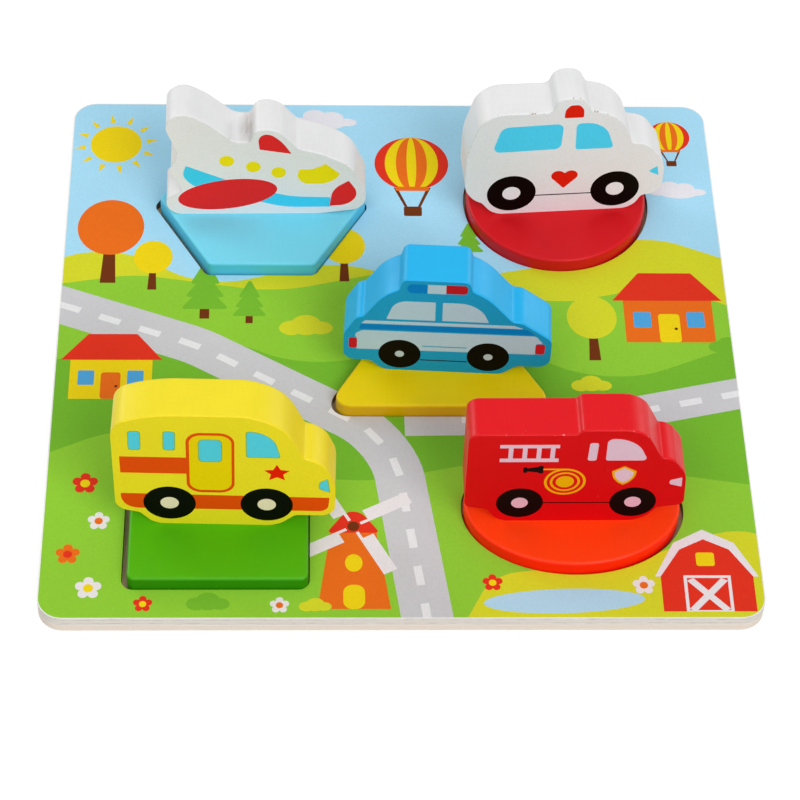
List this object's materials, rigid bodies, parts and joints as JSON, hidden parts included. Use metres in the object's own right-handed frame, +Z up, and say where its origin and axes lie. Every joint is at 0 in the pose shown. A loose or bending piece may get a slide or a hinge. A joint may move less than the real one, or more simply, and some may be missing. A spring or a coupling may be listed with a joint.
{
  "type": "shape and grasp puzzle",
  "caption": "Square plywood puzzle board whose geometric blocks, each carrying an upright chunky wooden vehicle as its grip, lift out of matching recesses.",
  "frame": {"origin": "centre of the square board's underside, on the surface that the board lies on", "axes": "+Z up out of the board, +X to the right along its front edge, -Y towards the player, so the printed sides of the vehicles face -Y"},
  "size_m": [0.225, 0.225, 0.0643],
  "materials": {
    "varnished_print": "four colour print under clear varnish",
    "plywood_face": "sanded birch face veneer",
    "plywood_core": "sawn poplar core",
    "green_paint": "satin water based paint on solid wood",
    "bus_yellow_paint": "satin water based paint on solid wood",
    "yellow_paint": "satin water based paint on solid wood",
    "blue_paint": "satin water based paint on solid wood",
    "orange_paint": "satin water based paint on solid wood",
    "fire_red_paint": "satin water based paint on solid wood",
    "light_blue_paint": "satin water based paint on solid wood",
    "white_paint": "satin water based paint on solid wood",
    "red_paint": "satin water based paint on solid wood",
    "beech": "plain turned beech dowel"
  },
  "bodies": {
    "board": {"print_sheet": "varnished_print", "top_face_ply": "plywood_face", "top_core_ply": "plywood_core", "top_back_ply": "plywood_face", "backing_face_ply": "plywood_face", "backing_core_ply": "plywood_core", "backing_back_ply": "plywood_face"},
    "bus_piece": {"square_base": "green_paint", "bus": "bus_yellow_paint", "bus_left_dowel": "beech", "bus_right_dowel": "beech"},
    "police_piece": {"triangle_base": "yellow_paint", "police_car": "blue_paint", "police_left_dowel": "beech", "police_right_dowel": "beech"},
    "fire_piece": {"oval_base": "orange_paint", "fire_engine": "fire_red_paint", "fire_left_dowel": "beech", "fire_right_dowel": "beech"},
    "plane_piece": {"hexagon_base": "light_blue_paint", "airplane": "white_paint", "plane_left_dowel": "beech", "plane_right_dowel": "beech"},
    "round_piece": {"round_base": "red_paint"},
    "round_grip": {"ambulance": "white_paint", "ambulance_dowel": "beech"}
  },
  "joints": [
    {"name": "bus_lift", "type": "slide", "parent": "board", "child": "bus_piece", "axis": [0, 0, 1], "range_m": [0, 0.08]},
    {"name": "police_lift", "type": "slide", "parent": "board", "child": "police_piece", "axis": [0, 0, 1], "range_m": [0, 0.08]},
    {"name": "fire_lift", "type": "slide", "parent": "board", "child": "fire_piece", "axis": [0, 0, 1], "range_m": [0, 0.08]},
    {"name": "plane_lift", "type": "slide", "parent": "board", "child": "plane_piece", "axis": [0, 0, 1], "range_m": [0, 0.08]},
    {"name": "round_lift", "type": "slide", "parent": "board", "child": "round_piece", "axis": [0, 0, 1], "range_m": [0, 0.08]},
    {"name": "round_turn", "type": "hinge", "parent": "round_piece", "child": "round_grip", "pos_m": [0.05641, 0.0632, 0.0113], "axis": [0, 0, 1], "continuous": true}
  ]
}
# # # # # # #
Aim: Quote each line of the data above exactly as written.

Correct output:
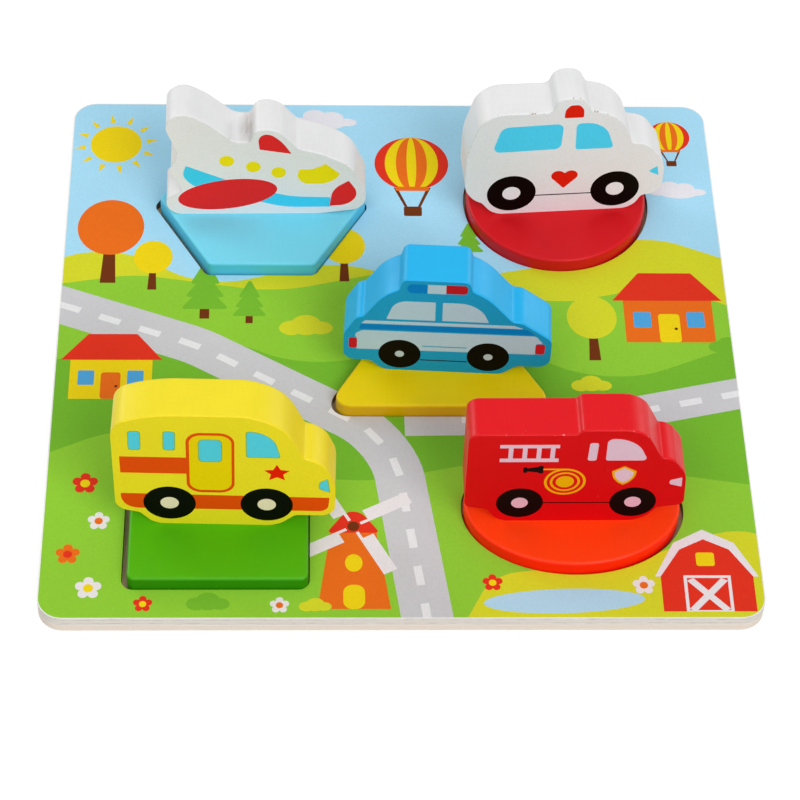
List this object's materials, rigid bodies, parts and joints as JSON, hidden parts included. Use metres in the object's own right-handed frame, +Z up, and say where its origin and axes lie. Every joint is at 0 in the pose shown. A loose or bending piece may get a slide or a hinge. A joint may move less than the real one, or more simply, and some may be missing. A spring or a coupling may be listed with a joint.
{
  "type": "shape and grasp puzzle",
  "caption": "Square plywood puzzle board whose geometric blocks, each carrying an upright chunky wooden vehicle as its grip, lift out of matching recesses.",
  "frame": {"origin": "centre of the square board's underside, on the surface that the board lies on", "axes": "+Z up out of the board, +X to the right along its front edge, -Y towards the player, so the printed sides of the vehicles face -Y"},
  "size_m": [0.225, 0.225, 0.0643],
  "materials": {
    "varnished_print": "four colour print under clear varnish",
    "plywood_face": "sanded birch face veneer",
    "plywood_core": "sawn poplar core",
    "green_paint": "satin water based paint on solid wood",
    "bus_yellow_paint": "satin water based paint on solid wood",
    "yellow_paint": "satin water based paint on solid wood",
    "blue_paint": "satin water based paint on solid wood",
    "orange_paint": "satin water based paint on solid wood",
    "fire_red_paint": "satin water based paint on solid wood",
    "light_blue_paint": "satin water based paint on solid wood",
    "white_paint": "satin water based paint on solid wood",
    "red_paint": "satin water based paint on solid wood",
    "beech": "plain turned beech dowel"
  },
  "bodies": {
    "board": {"print_sheet": "varnished_print", "top_face_ply": "plywood_face", "top_core_ply": "plywood_core", "top_back_ply": "plywood_face", "backing_face_ply": "plywood_face", "backing_core_ply": "plywood_core", "backing_back_ply": "plywood_face"},
    "bus_piece": {"square_base": "green_paint", "bus": "bus_yellow_paint", "bus_left_dowel": "beech", "bus_right_dowel": "beech"},
    "police_piece": {"triangle_base": "yellow_paint", "police_car": "blue_paint", "police_left_dowel": "beech", "police_right_dowel": "beech"},
    "fire_piece": {"oval_base": "orange_paint", "fire_engine": "fire_red_paint", "fire_left_dowel": "beech", "fire_right_dowel": "beech"},
    "plane_piece": {"hexagon_base": "light_blue_paint", "airplane": "white_paint", "plane_left_dowel": "beech", "plane_right_dowel": "beech"},
    "round_piece": {"round_base": "red_paint"},
    "round_grip": {"ambulance": "white_paint", "ambulance_dowel": "beech"}
  },
  "joints": [
    {"name": "bus_lift", "type": "slide", "parent": "board", "child": "bus_piece", "axis": [0, 0, 1], "range_m": [0, 0.08]},
    {"name": "police_lift", "type": "slide", "parent": "board", "child": "police_piece", "axis": [0, 0, 1], "range_m": [0, 0.08]},
    {"name": "fire_lift", "type": "slide", "parent": "board", "child": "fire_piece", "axis": [0, 0, 1], "range_m": [0, 0.08]},
    {"name": "plane_lift", "type": "slide", "parent": "board", "child": "plane_piece", "axis": [0, 0, 1], "range_m": [0, 0.08]},
    {"name": "round_lift", "type": "slide", "parent": "board", "child": "round_piece", "axis": [0, 0, 1], "range_m": [0, 0.08]},
    {"name": "round_turn", "type": "hinge", "parent": "round_piece", "child": "round_grip", "pos_m": [0.05641, 0.0632, 0.0113], "axis": [0, 0, 1], "continuous": true}
  ]
}